Meng, H., Janssen, P. M., Grange, R. W., Yang, L., Beggs, A. H., Swanson, L. C., Cossette, S. A., Frase, A., Childers, M. K., Granzier, H., Gussoni, E., & Lawlor, M. W. (2014). Tissue triage and freezing for models of skeletal muscle disease. Journal of visualized experiments : JoVE.

Skeletal muscle is a unique tissue because of its structure and function, which requires specific protocols for tissue collection to obtain optimal results from functional, cellular, molecular, and pathological evaluations. Due to the subtlety of some pathological abnormalities seen in congenital muscle disorders and the potential for fixation to interfere with the recognition of these features, pathological evaluation of frozen muscle is preferable to fixed muscle when evaluating skeletal muscle for congenital muscle disease. Additionally, the potential to produce severe freezing artifacts in muscle requires specific precautions when freezing skeletal muscle for histological examination that are not commonly used when freezing other tissues. This manuscript describes a protocol for rapid freezing of skeletal muscle using isopentane (2-methylbutane) cooled with liquid nitrogen to preserve optimal skeletal muscle morphology. This procedure is also effective for freezing tissue intended for genetic or protein expression studies. Furthermore, we have integrated our freezing protocol into a broader procedure that also describes preferred methods for the short term triage of tissue for (1) single fiber functional studies and (2) myoblast cell culture, with a focus on the minimum effort necessary to collect tissue and transport it to specialized research or reference labs to complete these studies. Overall, this manuscript provides an outline of how fresh tissue can be effectively distributed for a variety of phenotypic studies and thereby provides standard operating procedures (SOPs) for pathological studies related to congenital muscle disease.
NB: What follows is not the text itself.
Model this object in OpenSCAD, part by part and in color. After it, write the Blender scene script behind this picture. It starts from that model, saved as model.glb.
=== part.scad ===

Granzier, H., Lee, E., Nedrud, J., Schemmel, P., Gotthardt, M., Irving, T. C., & Granzier, H. L. (2013). Calcium sensitivity and myofilament lattice structure in titin N2B KO mice. Archives of biochemistry and biophysics, 535(1).

The cellular basis of the Frank-Starling "Law of the Heart" is the length-dependence of activation, but the mechanisms by which the sarcomere detects length changes and converts this information to altered calcium sensitivity has remained elusive. Here the effect of titin-based passive tension on the length-dependence of activation (LDA) was studied by measuring the tension-pCa relation in skinned mouse LV muscle at two sarcomere lengths (SLs). N2B KO myocardium, where the N2B spring element in titin is deleted and passive tension is elevated, was compared to WT myocardium. Myofilament lattice structure was studied with low-angle X-ray diffraction; the myofilament lattice spacing (d1,0) was measured as well as the ratio of the intensities of the 1,1 and 1,0 diffraction peaks (I1,1/I1,0) as an estimate of the degree of association of myosin heads with the thin filaments. Experiments were carried out in skinned muscle in which the lattice spacing was reduced with Dextran-T500. Experiments with and without lattice compression were also carried out following PKA phosphorylation of the skinned muscle. Under all conditions that were tested, LDA was significantly larger in N2B KO myocardium compared to WT myocardium, with the largest differences following PKA phosphorylation. A positive correlation between passive tension and LDA was found that persisted when the myofilament lattice was compressed with Dextran and that was enhanced following PKA phosphorylation. Low-angle X-ray diffraction revealed a shift in mass from thin filaments to thick filaments as sarcomere length was increased. Furthermore, a positive correlation was obtained between myofilament lattice spacing and passive tension and the change in I1,1/I1,0 and passive tension and these provide possible explanations for how titin-based passive tension might regulate calcium sensitivity.